うーん。難しいけど…なんだろう。やるならやるでそこで満足しないでとことん
突き詰める。そうでなかったら新しい世界を求めなければならない。狭い世界
の中の足踏みしている表現には先を感じない。若干滑稽にすら見えてしまっ
た。
Dグループ
・酒井さん
不器用なのだけれど、そこがたまらなく愛しい。みたいな。オセロへの思考、
酒井さんへの思考、音響への思考。色々とめぐらす物がありました。特に音
響は、けしてそれがベストではないんだろうけど、けれど、作品の軸から外れ
てはいない、という微妙なラインの選曲で、私はそこがたまらなく面白かったり
します。グレープフルーツから新聞にかけてのラストは印象的。すごく訴えるも
のがありました。
・上原さん
表現を受け取る事ができなかった。
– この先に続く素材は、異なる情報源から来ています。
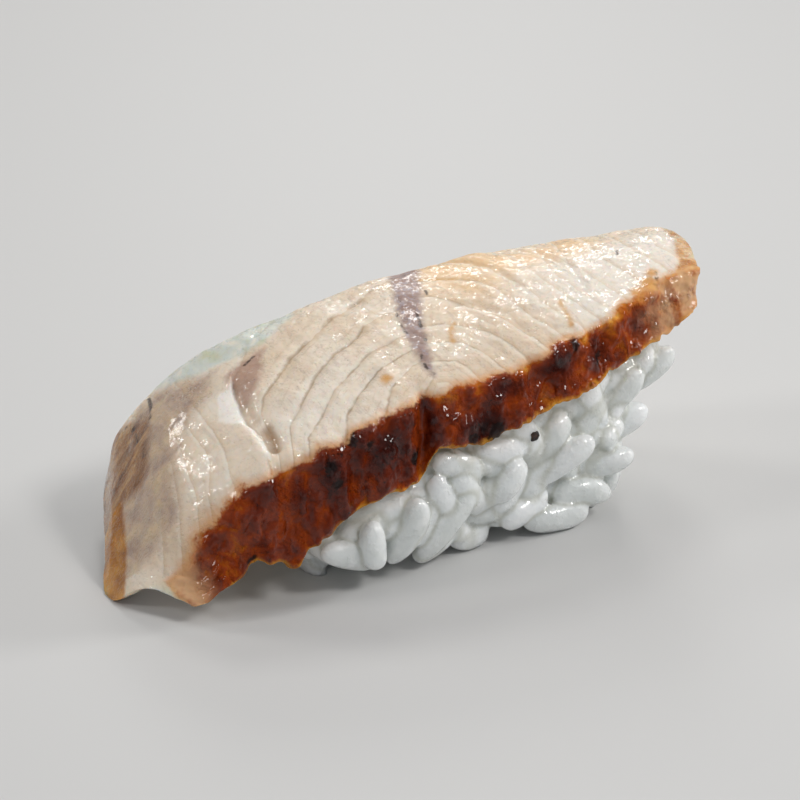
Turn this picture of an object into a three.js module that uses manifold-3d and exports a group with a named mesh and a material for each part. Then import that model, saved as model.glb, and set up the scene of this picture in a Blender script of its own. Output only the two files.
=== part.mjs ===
// Eel nigiri: a slice of grilled eel draped over a hand-pressed block of sushi rice.
// Millimetres, +Z up. X runs along the slice, and its browned skin side faces -Y.
// The origin lies on the floor. MIDDLE brings it under the middle of the whole.

import * as THREE from "three";
import { mergeVertices } from "three/addons/utils/BufferGeometryUtils.js";
import Module from "manifold-3d";

const wasm = await Module();
wasm.setup();

const MIDDLE = { x: 0.32, y: 0.16 }; // of the shapes below, as they are laid out

// ---- The slice -------------------------------------------------------------------------

// Cross-sections along X. front and back: Y of the two long top edges. frontTop and backTop:
// their heights. edge: height of the crust's lower edge. thick: thickness at the back.
const SECTIONS = [
  { x: -38, front: -5.5, back: 13.0, frontTop: 4.0, backTop: 0.5, edge: 0.5, thick: 2.0 },
  { x: -32, front: -9.2, back: 15.0, frontTop: 8.8, backTop: 7.2, edge: 1.8, thick: 4.5 },
  { x: -27, front: -10.2, back: 15.6, frontTop: 13.0, backTop: 12.4, edge: 3.8, thick: 6.8 },
  { x: -21, front: -10.6, back: 14.2, frontTop: 15.5, backTop: 17.0, edge: 5.0, thick: 8.0 },
  { x: -14, front: -11.6, back: 12.0, frontTop: 17.2, backTop: 20.8, edge: 7.9, thick: 8.5 },
  { x: -5, front: -12.0, back: 10.5, frontTop: 19.0, backTop: 22.9, edge: 10.0, thick: 8.2 },
  { x: 4, front: -12.7, back: 10.4, frontTop: 20.0, backTop: 23.9, edge: 13.3, thick: 7.5 },
  { x: 14, front: -12.4, back: 10.2, frontTop: 21.8, backTop: 24.0, edge: 15.5, thick: 6.8 },
  { x: 24, front: -10.6, back: 8.8, frontTop: 23.8, backTop: 23.8, edge: 17.9, thick: 6.2 },
  { x: 31, front: -9.6, back: 6.6, frontTop: 24.8, backTop: 24.0, edge: 20.0, thick: 5.8 },
  { x: 38, front: -9.0, back: 4.5, frontTop: 24.6, backTop: 24.4, edge: 21.4, thick: 5.0 },
];

// X of the two ends of the slice, from its front (across = 0) to its back (across = 1).
const LEFT_END = [
  { across: 0, x: -31.5 },
  { across: 0.33, x: -37.1 },
  { across: 0.7, x: -33.2 },
  { across: 1, x: -29.0 },
];
const RIGHT_END = [
  { across: 0, x: 33.2 },
  { across: 0.4, x: 36.4 },
  { across: 0.75, x: 37.5 },
  { across: 1, x: 36.6 },
];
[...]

やりたいことはなんとなく見えるけど…で
も????という感じ。
・河合さん
綿密な思考が張り巡らせてあるのに、全くそれを感じさせないとぼけた(すい
ません)演技、作品構成。こうやって、うまく思考を隠してある作品はぞくぞくし
ます。パズル解く感覚に似ている。なんだろう、役者自身が、今自分自身も何
がどうなってるかさっぱりわからない、というような状態を見せられると、こちら
は役者は思考していて、これも決められた段取りの一つだとわかっていても
何故か、身近に感じてしまう。うまーく気付かないうちにジェットコースターの隣
に乗せられてしまった感覚。罠にはめられるスリル。
・長谷川さん
嫌いじゃない。役者の主張は強く感じる。なんだかんだいって結局人間が嫌い
になりきれないところが見えてしまう人間性に好感を持つ。